Crowdsourcing Discoveries in Deep Space

Published Jun-24-13

Breakthrough:
By peering into the farthest reaches of the Universe via their home computers, Galaxy Zoo’s volunteers are making significant contributions to scientific advances.

Company:
Galaxy Zoo, United States

The Story:

Crowdsourcing Discoveries in Deep Space From tracking comets and studying galaxies to designing drug molecules and searching for extraterrestrial life, members of the public are increasingly getting involved in scientific research.

Citizen science is on the rise as people all over the world are helping the scientific community at the frontiers of research.

Whether you are trying to halt the spread of HIV or malaria or searching for ET, scientific endeavors generate vast amounts of data which have to be analysed to look for anomalies and patterns of significance. Volunteers are crunching the numbers and sending the results back to scientists.

Galaxy Zoo

One of the most prominent citizen science projects is Galaxy Zoo, an online astronomy initiative that studies large numbers of galaxies.

The site sprang to life because of a theory about star formation by astrophysics researcher Kevin Schawinski. To test his assumptions he needed to examine a million galaxies using images made by the Sloan Digital Sky Survey.

Computers could not recognize the specific patterns he was looking for and so the only option was to sift through the images. The scale of the task was enormous. Perhaps it could be achieved within a few years without any sleep. But was there another way?
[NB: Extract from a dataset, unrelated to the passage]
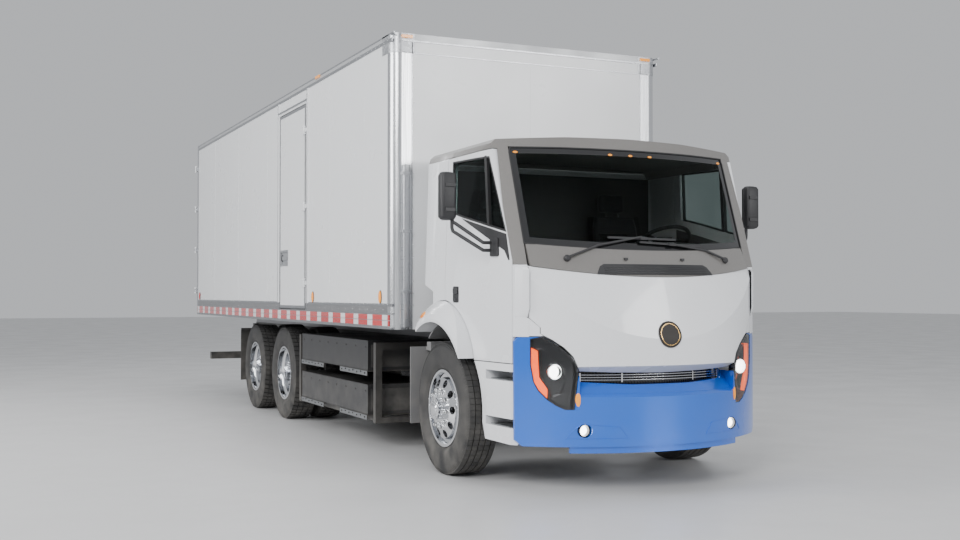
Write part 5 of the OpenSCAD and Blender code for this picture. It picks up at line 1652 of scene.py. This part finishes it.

During a conversation with a friend an idea formed to recruit volunteers who might want to study the images if they were posted on a website. The site was written in a couple of days and launched in July 2007.

Galaxy Morphology

Galaxy Zoo invites people to help with the morphological classification of galaxies. This is important research because scientists can use it to gain more information about the orbital dynamics of stars, nuclear activity in galaxies and processes that drive star formation.

In the first Galaxy Zoo project volunteers were asked to classify galaxies into ellipticals, mergers, and spirals. Within the first day, approximately 70,000 classifications per hour were being made. By the end of the first year the project had received more than 50 million classifications.

Accuracy

But the numbers don’t tell the whole story. Those classifications have to be robust and accurate otherwise they are of no use. Galaxy Zoo was able to demonstrate the work of its volunteers was just as good as that of professional astronomers.

Each galaxy was seen by different participants which helped to eliminate error. The quality was extremely accurate. So much so in fact that their analyses has been used by a large number of researchers and featured in their scientific papers. A list of published research based on the efforts of Galaxy Zoo’s community of volunteers is available on its website.

“We had succeeded in creating the world's most powerful pattern-recognizing super-computer, and it existed in the linked intelligence of all the people who had logged on to our website,” Schawinski told an interviewer form the UK’s Guardian newspaper.

“This global brain was processing this stuff incredibly fast and incredibly accurately. It was extraordinary.”

A further sign of success was that the scientists behind Galaxy Zoo have won telescope time at some of the world’s most prestigious observatories, to further pursue discoveries made by its community.

Following on from this, a number of other Galaxy Zoo projects have been launched that are even more scientifically ambitious including survey data of distant galaxies from the Hubble Space Telescope.